As the novel leans forward into this new relationship, we glimpse (via flashback chapters) more into what happened to Ben’s wife and two kids, as well as about the man he once was, and the suburban mojo he once wielded. “I played a nifty center field. I was a vortex where fly balls went to die,” he boasts. People even said he looked like Johnny Depp. Now, he says, “it’s hard to care for very long.” About anything. “The world flows right through me like a human dribble glass.” Many nights are spent in the beer-infused throes of what he names (and many men surely recognize as) “the old blur.”
Perhaps it’s expected that the caregiving gig with Trev will kick-start some internal process in our not entirely likable Benjamin Squared. As the two watch the Weather Channel for hours, and trade braggadocio about imagined sexual escapades with unavailable woman, they hatch a faux road trip to visit the kitschiest roadside attractions of the American West. Then, that quest becomes real.
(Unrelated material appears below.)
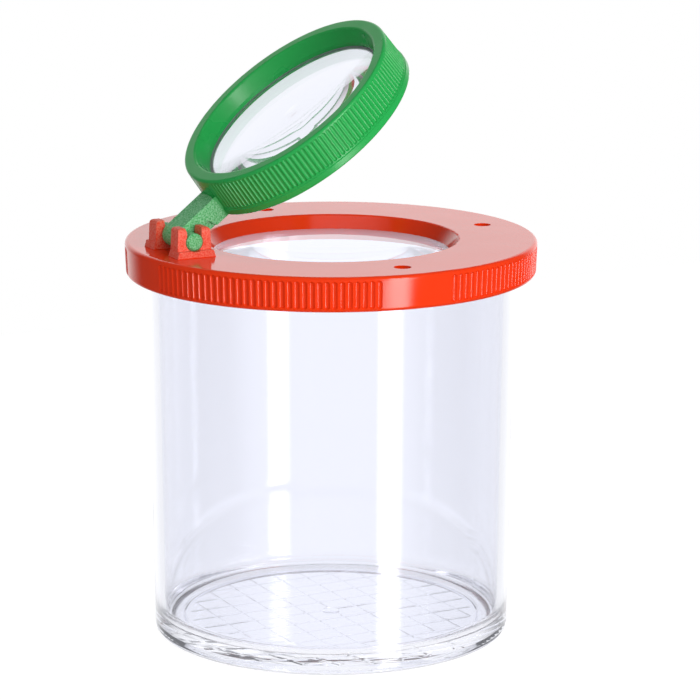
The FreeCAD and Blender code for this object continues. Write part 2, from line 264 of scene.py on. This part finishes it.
# Acrylic lenses: polished and clear, with a matt grey land on the magnifier's, where its mould
# was not polished
magnifier_clear = clear_plastic("acrylic_magnifier_lens", "#f4f6ff", "#d2d5da", ACRYLIC_IOR,
                                straight=0.05, land_centre=middle("magnifier_lens"))
lid_clear = clear_plastic("acrylic_lid_lens", "#f4f6ff", "#d2d5da", ACRYLIC_IOR, straight=0.4)

dress("pot", pot_clear)
dress("lid", orange)
dress("lid_lens", lid_clear)
dress("magnifier_frame", green)
dress("magnifier_lens", magnifier_clear)


def make_camera():
    """Camera at the photograph's place; its small shift gives the photograph's framing."""
    back = Vector((math.sin(CAMERA_AZIMUTH) * math.cos(CAMERA_ELEVATION),
                   -math.cos(CAMERA_AZIMUTH) * math.cos(CAMERA_ELEVATION),
                   math.sin(CAMERA_ELEVATION)))
    data = bpy.data.cameras.new("camera")
    data.lens = CAMERA_LENS
    data.sensor_width = CAMERA_SENSOR
    data.shift_x = CAMERA_SHIFT_X
    data.clip_start, data.clip_end = CAMERA_CLIP
    camera = bpy.data.objects.new("camera", data)
    camera.location = Vector((0, 0, CAMERA_TARGET_HEIGHT)) + back * CAMERA_DISTANCE
    camera.rotation_mode = "QUATERNION"
    camera.rotation_quaternion = (-back).to_track_quat("-Z", "Y")
    bpy.context.collection.objects.link(camera)
    bpy.context.scene.camera = camera


def make_floor():
    """Table top under matt white paper, which keeps a light shadow, just below the pot's foot.

    It is small, so that the low end of the strip lamp still reaches the lid. The eye sees it only
    directly: in gloss and through bent light the white room takes its place.
    """
    side = FLOOR_HALF_SIDE
    mesh = bpy.data.meshes.new("floor")
    corners = [(-side, -side), (side, -side), (side, side), (-side, side)]
    mesh.from_pydata([(x, y, -FLOOR_DROP) for x, y in corners], [], [(0, 1, 2, 3)])
    floor = bpy.data.objects.new("floor", mesh)
    bpy.context.collection.objects.link(floor)
    material = new_material("white_paper_sweep")
    tree = material.node_tree
    path = add_node(tree, "ShaderNodeLightPath")
    paper = add_node(tree, "ShaderNodeBsdfDiffuse", {"Color": linear("#f4f4f4")})
    glow = add_node(tree, "ShaderNodeEmission", {"Color": linear("#ffffff"), "Strength": FLOOR_GLOW})
    shaded = add_node(tree, "ShaderNodeBsdfDiffuse", {"Color": linear(FLOOR_SHADE)})
    seen = add_node(tree, "ShaderNodeAddShader", None,
                    {0: glow.outputs["Emission"], 1: shaded.outputs["BSDF"]})
    mix = add_node(tree, "ShaderNodeMixShader", None,
                   {0: path.outputs["Is Camera Ray"], 1: paper.outputs["BSDF"], 2: seen.outputs["Shader"]})
    add_node(tree, "ShaderNodeOutputMaterial", None, {"Surface": mix.outputs["Shader"]})
    mesh.materials.append(material)
    floor.visible_glossy = False
    floor.visible_transmission = False


def make_world():
    """White room for the eye's rays, a lit backdrop in a dim room for gloss, and plain fill light."""
    world = bpy.data.worlds.new("white_room")
    bpy.context.scene.world = world
    world.use_nodes = True
    tree = world.node_tree
    tree.nodes.clear()
    place = add_node(tree, "ShaderNodeTexCoord").outputs["Generated"]
    backdrop_way = (-math.sin(CAMERA_AZIMUTH), math.cos(CAMERA_AZIMUTH), 0)
    toward = add_node(tree, "ShaderNodeVectorMath", {"operation": "DOT_PRODUCT", 1: backdrop_way},
                      {0: place})
    along = add_node(tree, "ShaderNodeMath", {"operation": "ABSOLUTE"}, {0: toward.outputs["Value"]})
    height = add_node(tree, "ShaderNodeSeparateXYZ", None, {"Vector": place})
    downward = add_node(tree, "ShaderNodeMath", {"operation": "MULTIPLY", 1: -TABLE_WHITENESS},
                        {0: height.outputs["Z"]})
    whiter = add_node(tree, "ShaderNodeMath", {"operation": "MAXIMUM"},
                      {0: along.outputs["Value"], 1: downward.outputs["Value"]})
    through = add_node(tree, "ShaderNodeMapRange",
                       {"interpolation_type": "SMOOTHSTEP",
                        "From Min": SIDES_EDGE[0], "From Max": SIDES_EDGE[1],
                        "To Min": ROOM_SIDES, "To Max": ROOM_THROUGH}, {"Value": whiter.outputs["Value"]})
    backdrop = add_node(tree, "ShaderNodeMapRange",
                        {"interpolation_type": "SMOOTHSTEP",
                         "From Min": BACKDROP_EDGE[0], "From Max": BACKDROP_EDGE[1],
                         "To Min": ROOM_DIM, "To Max": BACKDROP_GLOW}, {"Value": toward.outputs["Value"]})
    path = add_node(tree, "ShaderNodeLightPath")
    mirrored = add_node(tree, "ShaderNodeMix", {"data_type": "FLOAT", 2: ROOM_FILL},
                        {0: path.outputs["Is Glossy Ray"], 3: backdrop.outputs["Result"]})
    bent = add_node(tree, "ShaderNodeMix", {"data_type": "FLOAT"},
                    {0: path.outputs["Is Transmission Ray"], 2: mirrored.outputs[0],
                     3: through.outputs["Result"]})
    direct = add_node(tree, "ShaderNodeMix", {"data_type": "FLOAT", 3: 1.0},
                      {0: path.outputs["Is Camera Ray"], 2: bent.outputs[0]})
    room = add_node(tree, "ShaderNodeBackground", {"Color": linear("#ffffff")},
                    {"Strength": direct.outputs[0]})
    add_node(tree, "ShaderNodeOutputWorld", None, {"Surface": room.outputs["Background"]})


def shade_strip(data):
    """Fade a strip lamp towards its long edges, and dim it where the eye meets it through plastic.

    In the photograph that second image of the lamp comes by way of the table and is fainter.
    """
    data.use_nodes = True
    tree = data.node_tree
    tree.nodes.clear()
    across = add_node(tree, "ShaderNodeSeparateXYZ", None,
                      {"Vector": add_node(tree, "ShaderNodeNewGeometry").outputs["Parametric"]})
    from_middle = add_node(tree, "ShaderNodeMath", {"operation": "SUBTRACT", 1: 0.5},
                           {0: across.outputs["X"]})
    off = add_node(tree, "ShaderNodeMath", {"operation": "ABSOLUTE"}, {0: from_middle.outputs["Value"]})
    fade = add_node(tree, "ShaderNodeMapRange",
                    {"interpolation_type": "SMOOTHSTEP",
                     "From Min": STRIP_FADE[0], "From Max": STRIP_FADE[1],
                     "To Min": 1.0, "To Max": 0.0}, {"Value": off.outputs["Value"]})
    path = add_node(tree, "ShaderNodeLightPath")
    dimmed = add_node(tree, "ShaderNodeMapRange", {"To Min": 1.0, "To Max": STRIP_THROUGH},
                      {"Value": path.outputs["Is Transmission Ray"]})
    strength = add_node(tree, "ShaderNodeMath", {"operation": "MULTIPLY"},
                        {0: fade.outputs["Result"], 1: dimmed.outputs["Result"]})
    glow = add_node(tree, "ShaderNodeEmission", None, {"Strength": strength.outputs["Value"]})
    add_node(tree, "ShaderNodeOutputLight", None, {"Surface": glow.outputs["Emission"]})


def make_softbox(name, azimuth, elevation, size, radiance, strip=False):
    """Soft rectangular lamp at a direction from the object; a strip lamp also shows in gloss."""
    turn = math.radians(azimuth)
    rise = math.radians(elevation)
    away = Vector((math.sin(turn) * math.cos(rise), -math.cos(turn) * math.cos(rise), math.sin(rise)))
    data = bpy.data.lights.new(name, "AREA")
    data.shape = "RECTANGLE"
    data.size, data.size_y = size
    data.energy = radiance * math.pi * size[0] * size[1]
    if strip:
        shade_strip(data)
    lamp = bpy.data.objects.new(name, data)
    lamp.location = Vector((0, 0, LAMP_AIM_HEIGHT)) + away * LAMP_DISTANCE
    lamp.rotation_mode = "QUATERNION"
    lamp.rotation_quaternion = (-away).to_track_quat("-Z", "Y")
    lamp.visible_camera = False
    lamp.visible_transmission = strip
    lamp.visible_glossy = strip
    bpy.context.collection.objects.link(lamp)


make_camera()
make_floor()
make_world()
make_softbox("strip_right", azimuth=10.5, elevation=0, size=(0.42, 1.4), radiance=6.6, strip=True)
make_softbox("high_softbox", azimuth=15, elevation=40, size=(0.8, 0.8), radiance=1.5)
make_softbox("front_softbox", azimuth=-12, elevation=10, size=(0.8, 0.8), radiance=1.2)

bpy.context.scene.cycles.max_bounces = FOOT_TURNS
bpy.context.scene.cycles.glossy_bounces = FOOT_TURNS
bpy.context.scene.cycles.transmission_bounces = FOOT_TURNS

bpy.context.scene.view_settings.view_transform = "Standard"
Evison’s prose is replete with his gifts for witty imagery and turns of phrase. An artwork in an Asian restaurant is “at once reminiscent of Gauguin and Hanna-Barbera.” An unfortunate woman with an overbite is likened to “a bottle opener.” In a rare visit with Trev, Bob, his inept and deadbeat dad, ponders the road trip map Ben and Trev have concocted, “tilting his head curiously like a golden retriever confronting a quadratic equation.” We have hitchhikers, as well as bar fights with yokels and comic chases. In one, Ben hunts down the driver of a mysterious Skylark, at night, in a hotel parking lot, wearing only a Speedo.
With its extremely cinematic plot and collection of quirky scenes, the novel might remind you of “Little Miss Sunshine” meets “Rain Man.” And like Hollywood, Evison occasionally veers toward the precipitous edge of sentimentality (often at the end of his brief chapters.)
Yet largely “The Revised Fundamentals of Caregiving” is even-keeled, big-hearted, and very funny, and full of hope. Through Ben, missteps are made, and human foibles are exposed. But we also glimpse that distant shore of hard-earned redemption. For that, Evison’s novel is worth the voyage.